I play golf with a St James franchisee. He asked if he could help with my investments. After a few visits he said he wasn't sure he could help. Fundamentally he didn't like the questions I was asking about his fees. They are incentivised to sell products, not to get you the best performance. Salemanship is valued more than finacial acumen.
 
Avoid anything St James, they are the next financial scandal in waiting. Their fee structures are "opaque" at best, they are not whole of market, only invest in their own products and are generally poor performing.

I play golf with a St James franchisee. He asked if he could help with my investments. After a few visits he said he wasn't sure he could help. Fundamentally he didn't like the questions I was asking about his fees. They are incentivised to sell products, not to get you the best performance. Salemanship is valued more than finacial acumen.

Don't some of them operating like that end up quite heavily indebted to SJP themselves?
 
I have a DB final salary type pension be taken at pension age. (Don't want to take earlier as hefty penalties) hoping my smaller SIPP pots see me thru from 60 to state pension and main pension. Dont really want to work at 60 but may need a little side earner or drop hours to see me thru.
 

Great video as usual by Ramin, aka PensionCraft, about combining your s&s ISA and Sipp to get the best out of your investments in a tax-efficient way. Might be of some use.
 
I have a DB final salary type pension be taken at pension age. (Don't want to take earlier as hefty penalties) hoping my smaller SIPP pots see me thru from 60 to state pension and main pension. Dont really want to work at 60 but may need a little side earner or drop hours to see me thru.

Are these hefty penalties actual penalties or is it the usual actuarial reduction? If its the latter then you're not really gaining anything by leaving it & personally think it's better taking it early.

The way they normally work is that there's a notional pot valued upto average life expectancy. So taking early your pot is just being spread over a longer period & annual pension reduced accordingly. For me there's the added tax benefit, as for 1st 10 years, I'll pay very little tax on it, when state pension comes I'll then pay tax on most of it. And the longer you leave it, you're increasing the chances of getting nowt as you're then closer to death.
 
Are these hefty penalties actual penalties or is it the usual actuarial reduction? If its the latter then you're not really gaining anything by leaving it & personally think it's better taking it early.

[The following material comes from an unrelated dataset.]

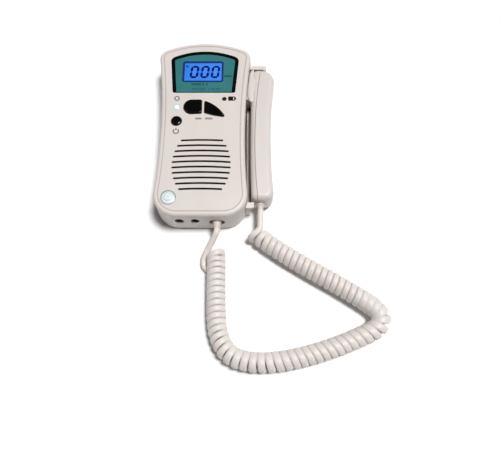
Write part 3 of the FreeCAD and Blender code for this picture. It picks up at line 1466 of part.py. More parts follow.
def route(points):
    """Straight runs joined by tangent arcs, each as large as its two runs allow, and the arcs' radii."""
    corners = [V(*point) for point in points]
    edges = []
    radii = []
    at = corners[0]
    for before, corner, after in zip(corners, corners[1:], corners[2:]):
        into = (corner - before).normalize()
        out = (after - corner).normalize()
        half_turn = into.getAngle(out) / 2
        shorter = min((corner - before).Length, (after - corner).Length)
        setback = 0.45 * shorter
        radii.append(setback / math.tan(half_turn))
        start = corner - into * setback
        end = corner + out * setback
        bisector = (out - into).normalize()
        middle = corner + bisector * (radii[-1] / math.cos(half_turn) - radii[-1])
        edges.append(Part.LineSegment(at, start).toShape())
        edges.append(Part.Arc(start, middle, end).toShape())
        at = end
    edges.append(Part.LineSegment(at, corners[-1]).toShape())
    return Part.Wire(edges), radii


def tube(label, points, radius):
    """A round tube along a route, checked against its section times its length."""
    wire, radii = route(points)
    heading = wire.Edges[0].tangentAt(wire.Edges[0].FirstParameter)
    circle = Part.Wire([Part.makeCircle(radius, V(*points[0]), heading)])
    solid = wire.makePipeShell([circle], True, False)
    expected = math.pi * radius ** 2 * wire.Length
    print("%s: %.1f mm long, radii %s, volume %.4f of section times length"
          % (label, wire.Length, ["%.1f" % r for r in radii], solid.Volume / expected))
    return solid


def make_cord():
    """The cord: a lead at each end and two curly stretches, each a plain tube of its outside."""
    cord = size("cord_radius")
    coil = size("coil_radius")
    main = tube("cord_coil_main", COIL_FROM_UNIT, coil)
    group("cord_coil_main", [main])
    probe_side = tube("cord_coil_probe", COIL_TO_PROBE, coil)
    group("cord_coil_probe", [probe_side])
    group("cord_lead_unit", tube("cord_lead_unit", LEAD_TO_UNIT, cord).cut(main).Solids)
    group("cord_lead_probe", tube("cord_lead_probe", LEAD_TO_PROBE, cord).cut(probe_side).Solids)


# ---------------------------------------------------------------- build

make_front_shell()
make_rear_shell()
make_battery_door()
make_fasteners_and_feet()
make_window()
make_lcd()
make_main_board()
make_keypad_mat()
make_button("power_button", power_outline, PADS[0])
make_button("left_button", left_button_outline, PADS[1])
make_button("right_button", right_button_outline, PADS[2])
make_lights()
make_badge()
make_speaker()
make_sockets()
make_battery()
make_probe_shell("probe_inner_shell", -1)
make_probe_shell("probe_outer_shell", 1)
make_sensor()
make_gland()
make_cradle()
make_plug()
make_cord()

doc.recompute()


def pieces():
    """The objects that are written out: every body and every group."""
    return [item for item in doc.Objects if item.TypeId in ("PartDesign::Body", "Part::Feature")]


def check_document():
    """Stop if any feature failed or any piece isn't one or more valid solids."""
    for item in doc.Objects:
        if "Invalid" in item.State or "Error" in item.State:
            raise RuntimeError("%s failed: %s" % (item.Label, item.State))
    for piece in pieces():
        shape = piece.Shape
        if shape.isNull() or not shape.isValid() or not shape.Solids:
            raise RuntimeError(piece.Label + " isn't a valid solid")


def write_parts():
    """Write each piece to parts/NODE.step."""
    os.makedirs("parts", exist_ok=True)
    for piece in pieces():
        piece.Shape.exportStep("parts/%s.step" % piece.Label)


check_document()
write_parts()
whole = FreeCAD.BoundBox()
for part in pieces():
    if not part.Label.startswith("cord"):
        whole.add(part.Shape.BoundBox)
print("%d parts, %s" % (len(pieces()), whole))
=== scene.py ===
"""Looks of a handheld fetal doppler monitor: finishes, printed marks, display digits, curly cord and studio.

The CAD parts arrive as a fixed frame in metres, with the monitor lying on its back: +X is the side that the
probe is parked on, +Y the display end and +Z up out of the front face.
"""

import logging
import math
from dataclasses import dataclass, replace
from enum import Enum
from typing import Callable, Iterable, Sequence

import bpy
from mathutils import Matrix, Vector, geometry


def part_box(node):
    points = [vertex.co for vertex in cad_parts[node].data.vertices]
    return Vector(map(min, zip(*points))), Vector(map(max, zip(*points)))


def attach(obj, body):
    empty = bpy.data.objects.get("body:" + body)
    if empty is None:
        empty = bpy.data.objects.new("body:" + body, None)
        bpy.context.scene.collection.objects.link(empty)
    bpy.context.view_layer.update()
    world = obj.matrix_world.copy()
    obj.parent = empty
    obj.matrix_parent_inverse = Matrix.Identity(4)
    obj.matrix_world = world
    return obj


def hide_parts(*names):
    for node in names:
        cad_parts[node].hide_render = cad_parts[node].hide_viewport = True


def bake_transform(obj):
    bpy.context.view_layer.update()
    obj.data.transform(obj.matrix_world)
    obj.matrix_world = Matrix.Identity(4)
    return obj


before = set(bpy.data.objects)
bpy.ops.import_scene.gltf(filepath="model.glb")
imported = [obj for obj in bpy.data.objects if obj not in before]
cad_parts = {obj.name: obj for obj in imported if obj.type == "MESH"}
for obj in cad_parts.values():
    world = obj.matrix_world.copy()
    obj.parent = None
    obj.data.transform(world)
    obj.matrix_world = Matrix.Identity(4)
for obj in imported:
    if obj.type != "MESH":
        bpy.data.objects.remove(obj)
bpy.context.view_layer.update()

log = logging.getLogger("fetal_doppler")
MM = 0.001
TOUCH = 0.02 * MM  # heights this near to each other count as one
CASING = "casing"
PROBE = "probe"
PROBE_LEAD = "cord_lead_probe"

Colour = tuple[float, float, float]
Place = tuple[float, float]
Bar = tuple[float, float, float]
Line = Sequence[Sequence[float]]
Outlines = list[list[Place]]
Faces = list[tuple[int, ...]]
Route = tuple[tuple[float, float, float], ...]
Table = Sequence[tuple[float, float]]
Socket = bpy.types.NodeSocket
Material = bpy.types.Material
Piece = bpy.types.Object


def middle(node: str) -> Vector:
    """The centre of a CAD node's box."""
    low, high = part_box(node)
    return (low + high) / 2


def crown(node: str) -> tuple[Vector, float]:
    """The middle of a round node's top, and its radius."""
    low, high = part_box(node)
    return Vector(((low.x + high.x) / 2, (low.y + high.y) / 2, high.z)), (high.x - low.x) / 2


AXIS_X = middle("front_shell").x
FACE_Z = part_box("front_shell")[1].z


# ---------------------------------------------------------------- finishes

def shaded(colour: Colour, by: float, add: float = 0.0) -> Colour:
    """A colour made lighter or darker."""
    return tuple(min(channel * by + add, 1.0) for channel in colour)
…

The way they normally work is that there's a notional pot valued upto average life expectancy. So taking early your pot is just being spread over a longer period & annual pension reduced accordingly. For me there's the added tax benefit, as for 1st 10 years, I'll pay very little tax on it, when state pension comes I'll then pay tax on most of it. And the longer you leave it, you're increasing the chances of getting nowt as you're then closer to death.
Great advice mate, it's actuarial reduction for taking early.
 
Avoid anything St James, they are the next financial scandal in waiting. Their fee structures are "opaque" at best, they are not whole of market, only invest in their own products and are generally poor performing.

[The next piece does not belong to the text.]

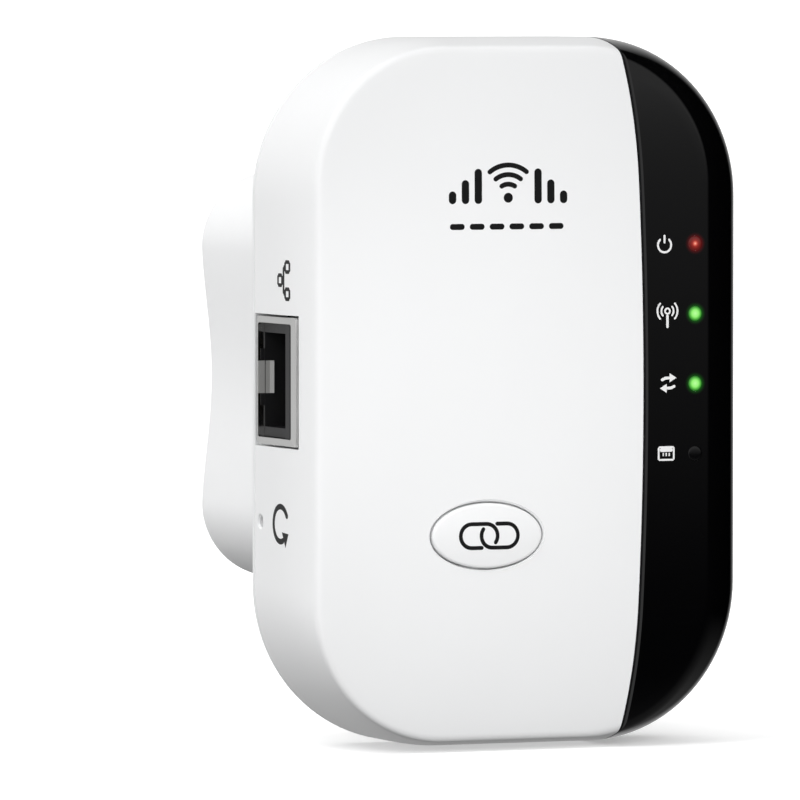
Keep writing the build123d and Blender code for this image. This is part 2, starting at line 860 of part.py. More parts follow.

I play golf with a St James franchisee. He asked if he could help with my investments. After a few visits he said he wasn't sure he could help. Fundamentally he didn't like the questions I was asking about his fees. They are incentivised to sell products, not to get you the best performance. Salemanship is valued more than finacial acumen.

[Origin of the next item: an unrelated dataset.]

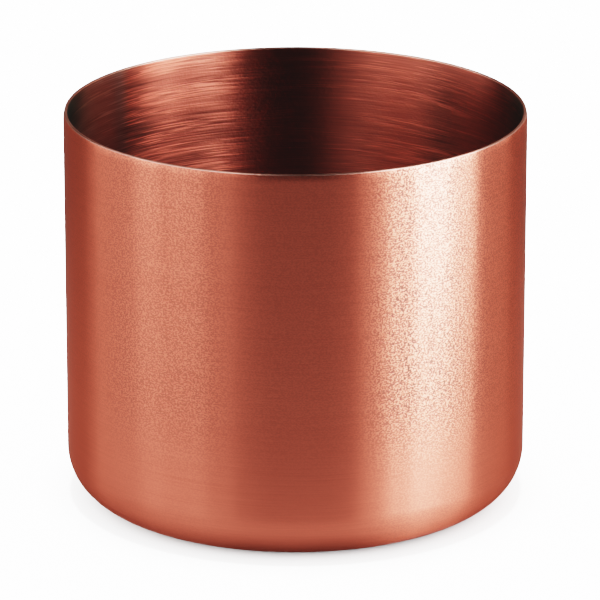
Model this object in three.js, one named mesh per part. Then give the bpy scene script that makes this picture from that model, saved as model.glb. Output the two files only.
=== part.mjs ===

The person I’ve been speaking to has said that SJP won’t charge more than my current pension provider does. I seem to recall they may have even said this is a fairly new approach ?!? They also said no fee to transfer but a tapered early exit fee over five years if you leave ie 5% year one down to 1% in year five.
 
I opened an isa with a credit union thing at work and without really thinking about it opened a fixed rate isa with my bank for the kids savings is that allowed?
If they're both in your name and both cash ISAs I think that's in breach of the rules. If the kids' ones are in their names then no problem. Not sure what you do about it though, if in breach. Maybe speak to the provider for their advice. You probably get it cancelled and the money back, I'd imagine.
 
If they're both in your name and both cash ISAs I think that's in breach of the rules. If the kids' ones are in their names then no problem. Not sure what you do about it though, if in breach. Maybe speak to the provider for their advice. You probably get it cancelled and the money back, I'd imagine.
12 years hard labour in a Turkish male brothel is the new sentence bandied about by the government.
 
If they're both in your name and both cash ISAs I think that's in breach of the rules. If the kids' ones are in their names then no problem. Not sure what you do about it though, if in breach. Maybe speak to the provider for their advice. You probably get it cancelled and the money back, I'd imagine.
I closed my kids savings accounts elsewhere as the interest wasn’t great and put it all in my bank account which had isa at better interest, so technically it is there money but in my account and I’d totally forgot I already had an isa with work credit union thing 😳
 
I closed my kids savings accounts elsewhere as the interest wasn’t great and put it all in my bank account which had isa at better interest, so technically it is there money but in my account and I’d totally forgot I already had an isa with work credit union thing 😳
I've nearly done the same myself once but narrowly avoided messing up due to the dates of deposits. Anyway, suggest you speak to them, it won't be the end of the world especially if recent. You might lose any gains, potentially.